Set down exactly, please, each line from the one containing "Vector(map(max, high, point))" through the one containing "PIXEL_SCALE = 6000", both lines included, and no other line.

DATA SUPPLIED:
========
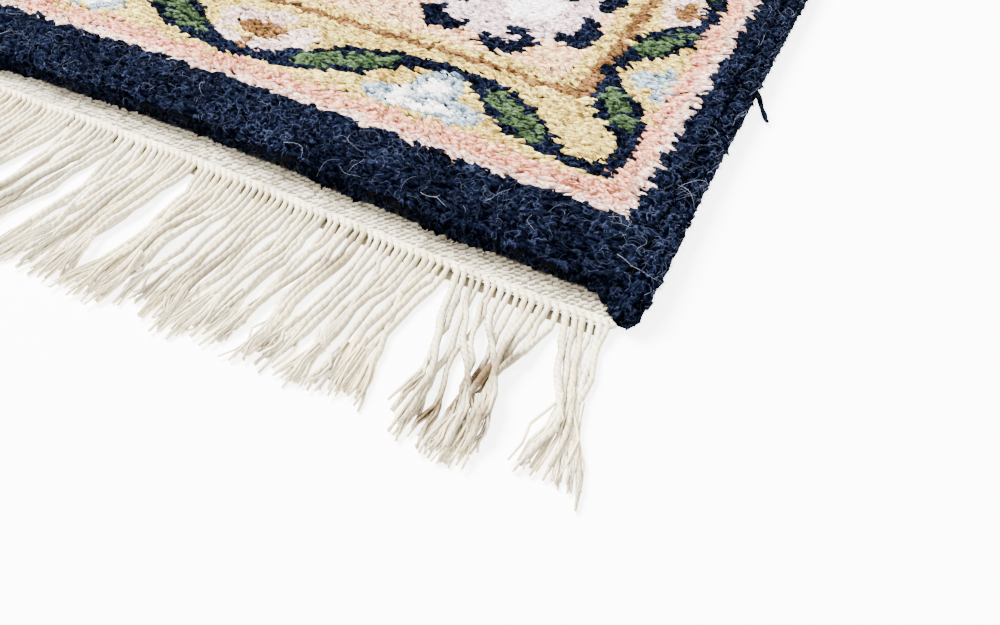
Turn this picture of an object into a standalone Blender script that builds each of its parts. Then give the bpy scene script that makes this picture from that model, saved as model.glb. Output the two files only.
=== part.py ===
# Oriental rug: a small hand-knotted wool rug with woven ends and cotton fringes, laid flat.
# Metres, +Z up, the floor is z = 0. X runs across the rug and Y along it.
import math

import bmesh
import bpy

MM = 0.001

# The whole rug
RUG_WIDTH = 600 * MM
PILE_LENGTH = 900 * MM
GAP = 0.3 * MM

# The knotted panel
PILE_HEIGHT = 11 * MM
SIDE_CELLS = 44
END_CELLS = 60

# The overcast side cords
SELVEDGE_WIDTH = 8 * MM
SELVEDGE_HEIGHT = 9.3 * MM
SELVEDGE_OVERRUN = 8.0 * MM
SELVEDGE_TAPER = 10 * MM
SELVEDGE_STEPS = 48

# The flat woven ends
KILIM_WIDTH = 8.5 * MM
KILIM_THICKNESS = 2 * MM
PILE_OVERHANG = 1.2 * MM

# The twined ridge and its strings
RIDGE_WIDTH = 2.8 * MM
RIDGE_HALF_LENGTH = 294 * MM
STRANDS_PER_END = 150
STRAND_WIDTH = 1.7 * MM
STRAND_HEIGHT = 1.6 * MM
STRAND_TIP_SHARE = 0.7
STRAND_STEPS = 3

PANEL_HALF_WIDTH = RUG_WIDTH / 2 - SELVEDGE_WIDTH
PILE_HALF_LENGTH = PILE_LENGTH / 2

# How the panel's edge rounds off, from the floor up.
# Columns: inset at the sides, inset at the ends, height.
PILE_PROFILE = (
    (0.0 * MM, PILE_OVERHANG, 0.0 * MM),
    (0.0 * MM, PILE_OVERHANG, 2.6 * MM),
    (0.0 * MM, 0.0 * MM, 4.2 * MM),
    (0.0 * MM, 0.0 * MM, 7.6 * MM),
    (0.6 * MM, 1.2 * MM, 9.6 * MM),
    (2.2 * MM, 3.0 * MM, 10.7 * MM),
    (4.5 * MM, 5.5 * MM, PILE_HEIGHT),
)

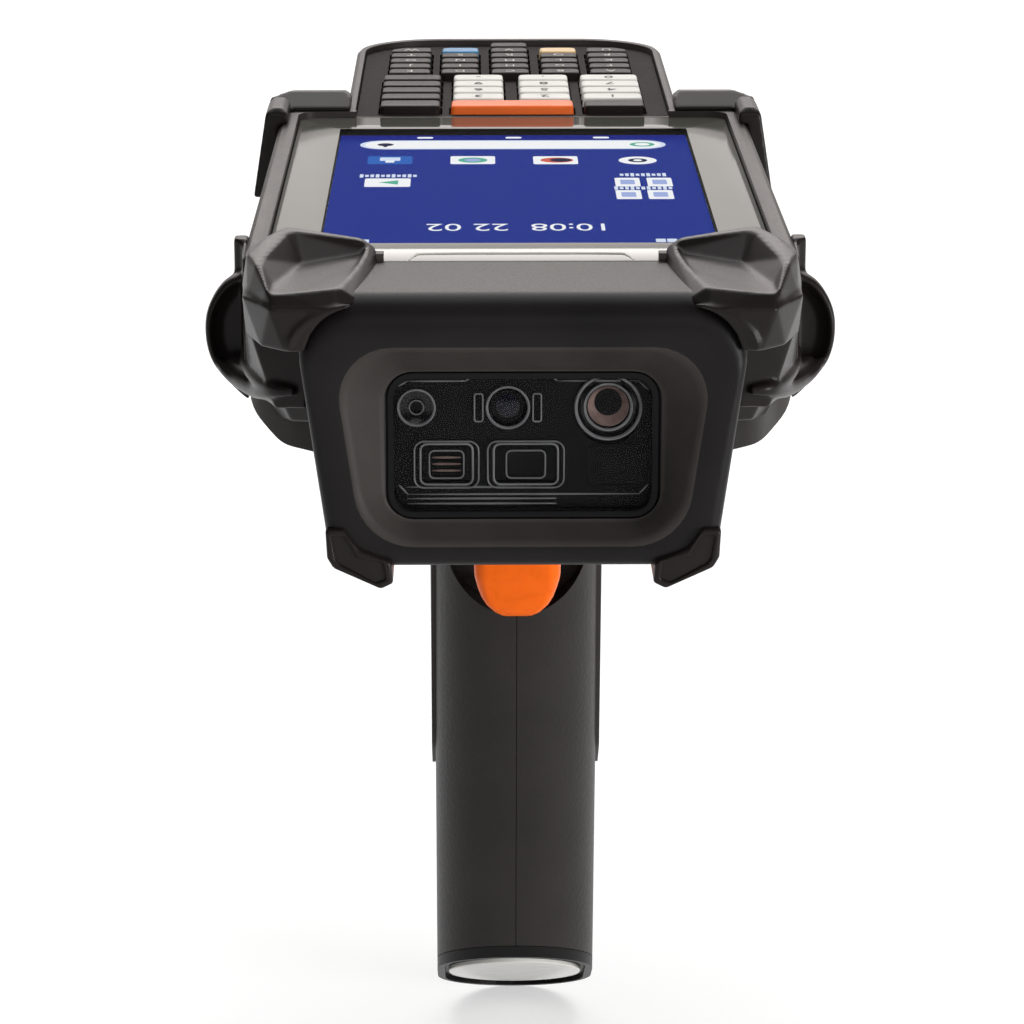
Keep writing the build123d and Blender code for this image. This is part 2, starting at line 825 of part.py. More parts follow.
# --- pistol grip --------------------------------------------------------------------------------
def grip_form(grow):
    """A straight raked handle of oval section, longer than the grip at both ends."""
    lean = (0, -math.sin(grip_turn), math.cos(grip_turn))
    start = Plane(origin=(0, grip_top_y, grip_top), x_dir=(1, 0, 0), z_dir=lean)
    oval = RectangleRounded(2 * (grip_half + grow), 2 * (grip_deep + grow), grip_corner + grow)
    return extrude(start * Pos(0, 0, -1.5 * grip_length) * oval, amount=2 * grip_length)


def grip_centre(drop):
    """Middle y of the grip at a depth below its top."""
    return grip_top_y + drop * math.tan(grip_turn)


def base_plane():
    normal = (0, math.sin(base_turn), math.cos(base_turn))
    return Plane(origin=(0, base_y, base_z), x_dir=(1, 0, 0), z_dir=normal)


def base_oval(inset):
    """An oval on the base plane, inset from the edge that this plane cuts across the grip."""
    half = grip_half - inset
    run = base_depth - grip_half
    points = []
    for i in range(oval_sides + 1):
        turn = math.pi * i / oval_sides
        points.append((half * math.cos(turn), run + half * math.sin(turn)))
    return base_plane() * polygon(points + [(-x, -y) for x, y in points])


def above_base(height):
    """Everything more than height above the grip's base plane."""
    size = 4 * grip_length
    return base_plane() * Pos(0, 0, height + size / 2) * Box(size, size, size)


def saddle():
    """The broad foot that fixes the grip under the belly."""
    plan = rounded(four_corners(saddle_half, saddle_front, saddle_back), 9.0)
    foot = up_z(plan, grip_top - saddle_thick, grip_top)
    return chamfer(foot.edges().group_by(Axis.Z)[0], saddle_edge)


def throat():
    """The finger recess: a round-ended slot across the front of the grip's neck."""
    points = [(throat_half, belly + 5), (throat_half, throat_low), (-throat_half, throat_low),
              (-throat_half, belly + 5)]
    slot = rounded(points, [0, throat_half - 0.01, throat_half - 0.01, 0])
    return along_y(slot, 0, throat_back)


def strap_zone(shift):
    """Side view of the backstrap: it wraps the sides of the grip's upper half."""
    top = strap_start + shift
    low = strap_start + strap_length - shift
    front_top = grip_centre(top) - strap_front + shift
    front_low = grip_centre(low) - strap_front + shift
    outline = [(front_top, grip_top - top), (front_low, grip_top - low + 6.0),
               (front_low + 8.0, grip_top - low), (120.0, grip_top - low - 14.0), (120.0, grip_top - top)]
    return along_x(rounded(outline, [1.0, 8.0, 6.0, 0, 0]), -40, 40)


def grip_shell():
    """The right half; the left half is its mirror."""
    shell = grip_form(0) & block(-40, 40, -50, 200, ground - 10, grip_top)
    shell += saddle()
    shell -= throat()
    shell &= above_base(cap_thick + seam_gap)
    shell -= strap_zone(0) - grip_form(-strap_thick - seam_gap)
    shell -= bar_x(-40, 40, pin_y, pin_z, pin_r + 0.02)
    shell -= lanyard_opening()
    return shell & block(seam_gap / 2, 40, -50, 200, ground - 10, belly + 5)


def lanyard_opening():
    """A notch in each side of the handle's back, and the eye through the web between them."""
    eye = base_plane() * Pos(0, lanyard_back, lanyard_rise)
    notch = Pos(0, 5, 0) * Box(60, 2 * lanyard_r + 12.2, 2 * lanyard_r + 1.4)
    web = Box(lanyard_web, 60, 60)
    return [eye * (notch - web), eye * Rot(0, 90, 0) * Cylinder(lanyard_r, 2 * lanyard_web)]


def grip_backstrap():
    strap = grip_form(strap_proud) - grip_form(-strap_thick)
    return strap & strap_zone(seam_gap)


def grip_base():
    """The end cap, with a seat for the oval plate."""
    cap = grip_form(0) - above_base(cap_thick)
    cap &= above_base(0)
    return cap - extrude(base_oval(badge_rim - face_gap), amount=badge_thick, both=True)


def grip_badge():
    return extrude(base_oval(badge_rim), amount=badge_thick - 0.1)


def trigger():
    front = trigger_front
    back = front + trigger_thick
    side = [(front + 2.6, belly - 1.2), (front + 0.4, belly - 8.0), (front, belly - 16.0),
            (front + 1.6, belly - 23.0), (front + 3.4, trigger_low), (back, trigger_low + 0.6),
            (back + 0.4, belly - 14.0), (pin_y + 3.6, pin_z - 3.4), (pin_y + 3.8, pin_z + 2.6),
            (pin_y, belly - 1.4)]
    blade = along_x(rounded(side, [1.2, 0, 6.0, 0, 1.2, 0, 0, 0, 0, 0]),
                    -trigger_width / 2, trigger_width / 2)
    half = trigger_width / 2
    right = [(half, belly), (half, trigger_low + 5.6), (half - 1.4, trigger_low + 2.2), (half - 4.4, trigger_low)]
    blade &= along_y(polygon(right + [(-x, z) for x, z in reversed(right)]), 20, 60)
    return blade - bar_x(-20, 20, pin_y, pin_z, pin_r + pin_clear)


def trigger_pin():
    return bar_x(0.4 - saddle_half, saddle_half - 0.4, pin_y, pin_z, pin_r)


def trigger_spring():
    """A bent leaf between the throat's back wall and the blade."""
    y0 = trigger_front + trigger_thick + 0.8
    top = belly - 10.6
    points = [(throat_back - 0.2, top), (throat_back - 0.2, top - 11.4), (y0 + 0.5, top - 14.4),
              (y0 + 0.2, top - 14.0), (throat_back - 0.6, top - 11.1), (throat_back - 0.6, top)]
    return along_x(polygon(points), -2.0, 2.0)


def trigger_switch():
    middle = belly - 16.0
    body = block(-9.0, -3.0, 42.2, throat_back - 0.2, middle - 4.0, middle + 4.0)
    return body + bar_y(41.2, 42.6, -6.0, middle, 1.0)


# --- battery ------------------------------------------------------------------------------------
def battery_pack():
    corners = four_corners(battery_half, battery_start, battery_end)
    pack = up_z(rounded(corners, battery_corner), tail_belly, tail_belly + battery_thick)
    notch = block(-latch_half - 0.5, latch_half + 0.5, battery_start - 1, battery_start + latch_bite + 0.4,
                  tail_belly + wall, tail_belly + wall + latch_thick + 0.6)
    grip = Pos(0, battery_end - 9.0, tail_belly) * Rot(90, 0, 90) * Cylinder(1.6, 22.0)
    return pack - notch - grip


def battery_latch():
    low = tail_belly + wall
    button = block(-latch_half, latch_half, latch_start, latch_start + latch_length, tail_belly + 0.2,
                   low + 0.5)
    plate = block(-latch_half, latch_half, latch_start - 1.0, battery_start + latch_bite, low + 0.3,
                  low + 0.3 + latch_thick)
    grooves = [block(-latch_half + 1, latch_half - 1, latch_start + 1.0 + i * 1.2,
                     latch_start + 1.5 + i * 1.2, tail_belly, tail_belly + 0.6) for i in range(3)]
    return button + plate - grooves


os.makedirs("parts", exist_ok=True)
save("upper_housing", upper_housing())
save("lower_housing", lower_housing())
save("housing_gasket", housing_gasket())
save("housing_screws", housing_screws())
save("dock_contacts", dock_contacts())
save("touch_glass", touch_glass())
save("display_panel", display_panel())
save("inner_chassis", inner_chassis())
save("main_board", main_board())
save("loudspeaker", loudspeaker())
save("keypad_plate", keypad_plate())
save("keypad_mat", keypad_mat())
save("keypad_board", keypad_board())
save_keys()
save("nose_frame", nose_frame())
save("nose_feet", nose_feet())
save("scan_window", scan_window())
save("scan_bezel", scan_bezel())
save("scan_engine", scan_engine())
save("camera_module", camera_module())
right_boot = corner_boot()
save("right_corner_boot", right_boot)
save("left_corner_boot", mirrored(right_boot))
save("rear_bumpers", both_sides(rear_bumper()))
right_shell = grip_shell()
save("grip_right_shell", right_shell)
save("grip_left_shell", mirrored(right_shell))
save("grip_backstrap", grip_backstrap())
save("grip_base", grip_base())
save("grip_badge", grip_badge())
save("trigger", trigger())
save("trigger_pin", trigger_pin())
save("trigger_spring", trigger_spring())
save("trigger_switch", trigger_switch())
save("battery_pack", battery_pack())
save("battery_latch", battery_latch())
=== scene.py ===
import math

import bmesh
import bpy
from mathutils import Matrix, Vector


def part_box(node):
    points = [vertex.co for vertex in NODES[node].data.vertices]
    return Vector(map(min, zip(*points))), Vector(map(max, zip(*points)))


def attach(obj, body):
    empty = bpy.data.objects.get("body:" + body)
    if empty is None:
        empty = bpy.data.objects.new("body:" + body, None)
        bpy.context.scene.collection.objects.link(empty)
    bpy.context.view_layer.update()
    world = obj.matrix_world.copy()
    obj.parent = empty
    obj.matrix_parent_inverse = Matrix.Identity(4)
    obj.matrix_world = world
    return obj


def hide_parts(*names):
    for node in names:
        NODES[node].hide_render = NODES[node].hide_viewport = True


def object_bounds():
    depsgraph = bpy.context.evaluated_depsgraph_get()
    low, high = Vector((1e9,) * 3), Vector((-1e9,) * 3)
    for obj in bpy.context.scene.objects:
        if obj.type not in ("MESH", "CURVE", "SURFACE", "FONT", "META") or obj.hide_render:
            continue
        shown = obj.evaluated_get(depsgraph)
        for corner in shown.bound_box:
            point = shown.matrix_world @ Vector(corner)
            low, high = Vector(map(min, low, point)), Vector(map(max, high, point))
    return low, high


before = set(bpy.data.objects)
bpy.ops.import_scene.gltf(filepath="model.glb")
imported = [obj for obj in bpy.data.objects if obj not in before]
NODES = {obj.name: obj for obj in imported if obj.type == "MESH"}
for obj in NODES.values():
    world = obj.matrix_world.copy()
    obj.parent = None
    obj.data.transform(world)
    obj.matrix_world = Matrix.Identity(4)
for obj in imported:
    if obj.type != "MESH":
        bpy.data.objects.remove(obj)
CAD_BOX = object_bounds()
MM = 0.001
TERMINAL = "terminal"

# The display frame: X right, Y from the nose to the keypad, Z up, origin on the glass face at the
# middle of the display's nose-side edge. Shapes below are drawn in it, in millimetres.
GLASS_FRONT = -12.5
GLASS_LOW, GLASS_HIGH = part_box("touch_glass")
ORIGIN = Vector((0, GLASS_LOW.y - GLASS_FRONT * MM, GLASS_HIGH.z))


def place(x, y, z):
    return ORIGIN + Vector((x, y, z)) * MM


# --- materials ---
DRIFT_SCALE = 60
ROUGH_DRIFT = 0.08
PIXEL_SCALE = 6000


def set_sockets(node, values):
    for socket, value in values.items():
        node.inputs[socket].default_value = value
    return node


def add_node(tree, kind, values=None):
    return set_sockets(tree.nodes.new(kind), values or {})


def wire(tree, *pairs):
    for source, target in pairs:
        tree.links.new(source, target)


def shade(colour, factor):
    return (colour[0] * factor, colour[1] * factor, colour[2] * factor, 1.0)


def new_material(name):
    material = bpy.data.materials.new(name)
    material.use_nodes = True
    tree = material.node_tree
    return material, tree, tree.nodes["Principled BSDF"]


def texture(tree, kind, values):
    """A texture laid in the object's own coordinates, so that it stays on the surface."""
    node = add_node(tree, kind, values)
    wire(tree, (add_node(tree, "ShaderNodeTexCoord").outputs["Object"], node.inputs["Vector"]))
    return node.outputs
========
RESULT BELOW:
            low, high = Vector(map(min, low, point)), Vector(map(max, high, point))
    return low, high


before = set(bpy.data.objects)
bpy.ops.import_scene.gltf(filepath="model.glb")
imported = [obj for obj in bpy.data.objects if obj not in before]
NODES = {obj.name: obj for obj in imported if obj.type == "MESH"}
for obj in NODES.values():
    world = obj.matrix_world.copy()
    obj.parent = None
    obj.data.transform(world)
    obj.matrix_world = Matrix.Identity(4)
for obj in imported:
    if obj.type != "MESH":
        bpy.data.objects.remove(obj)
CAD_BOX = object_bounds()
MM = 0.001
TERMINAL = "terminal"

# The display frame: X right, Y from the nose to the keypad, Z up, origin on the glass face at the
# middle of the display's nose-side edge. Shapes below are drawn in it, in millimetres.
GLASS_FRONT = -12.5
GLASS_LOW, GLASS_HIGH = part_box("touch_glass")
ORIGIN = Vector((0, GLASS_LOW.y - GLASS_FRONT * MM, GLASS_HIGH.z))


def place(x, y, z):
    return ORIGIN + Vector((x, y, z)) * MM


# --- materials ---
DRIFT_SCALE = 60
ROUGH_DRIFT = 0.08
PIXEL_SCALE = 6000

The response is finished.